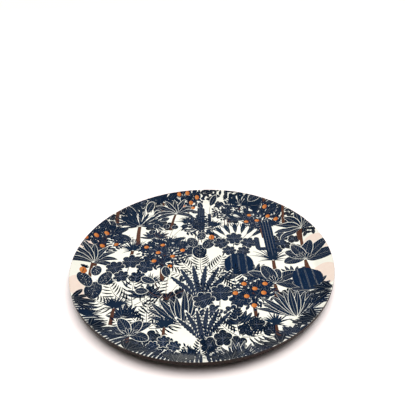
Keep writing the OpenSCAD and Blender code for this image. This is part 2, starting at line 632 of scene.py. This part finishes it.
def triangulate():
    """One triangle mesh over the whole face, with an edge along every outline and every ring."""
    points, edges = [], []

    def add_loop(loop):
        first = len(points)
        points.extend(Vector((p.real, p.imag)) for p in loop)
        edges.extend((first + i, first + (i + 1) % len(loop)) for i in range(len(loop)))

    for radius in ring_radii():
        add_loop([polar(radius, 360 * i / ROUND_STEPS) for i in range(ROUND_STEPS)])
    for shape in art:
        add_loop(shape["outline"])
    verts, _, faces, _, _, _ = delaunay_2d_cdt(points, edges, [], 0, 1e-4, False)
    return np.array([complex(v.x, v.y) for v in verts]), np.array(faces)


def holds(outline, places):
    """Which places lie inside an outline, by counting the edges to one side of each."""
    inside = np.zeros(len(places), bool)
    for i, a in enumerate(outline):
        b = outline[i - 1]
        if a.imag == b.imag:
            continue
        cross = a.real + (places.imag - a.imag) / (b.imag - a.imag) * (b.real - a.real)
        inside ^= ((a.imag > places.imag) != (b.imag > places.imag)) & (places.real < cross)
    return inside


def topmost(places):
    """The number of the last shape that covers each place, or -1 for bare paper."""
    order = np.argsort(places.real)
    sorted_x = places.real[order]
    found = np.full(len(places), -1)
    for number, shape in enumerate(art):
        outline = np.array(shape["outline"])
        first, last = np.searchsorted(sorted_x, (outline.real.min(), outline.real.max()))
        near = order[first:last]
        near = near[(places[near].imag > outline.imag.min()) & (places[near].imag < outline.imag.max())]
        found[near[holds(outline, places[near])]] = number
    return found


def shape_values(key, shape_of):
    """One value of its shape for each triangle. Bare paper takes the spare value."""
    return np.array([s[key] for s in art] + [FORM_SPARE[key]])[shape_of]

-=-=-

*EXERCISE:* Using the data above, restate word for word the lines from its opening line through the line that contains "edges.extend((first + i, first", and no more.

*SOLVED EXERCISE:*
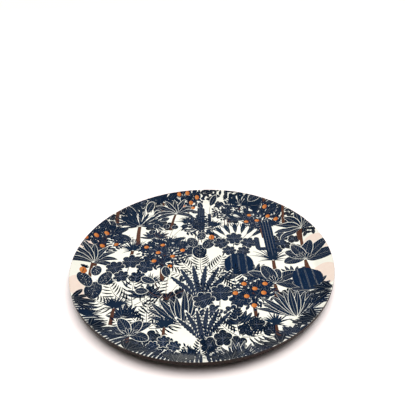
Keep writing the OpenSCAD and Blender code for this image. This is part 2, starting at line 632 of scene.py. This part finishes it.
def triangulate():
    """One triangle mesh over the whole face, with an edge along every outline and every ring."""
    points, edges = [], []

    def add_loop(loop):
        first = len(points)
        points.extend(Vector((p.real, p.imag)) for p in loop)
        edges.extend((first + i, first + (i + 1) % len(loop)) for i in range(len(loop)))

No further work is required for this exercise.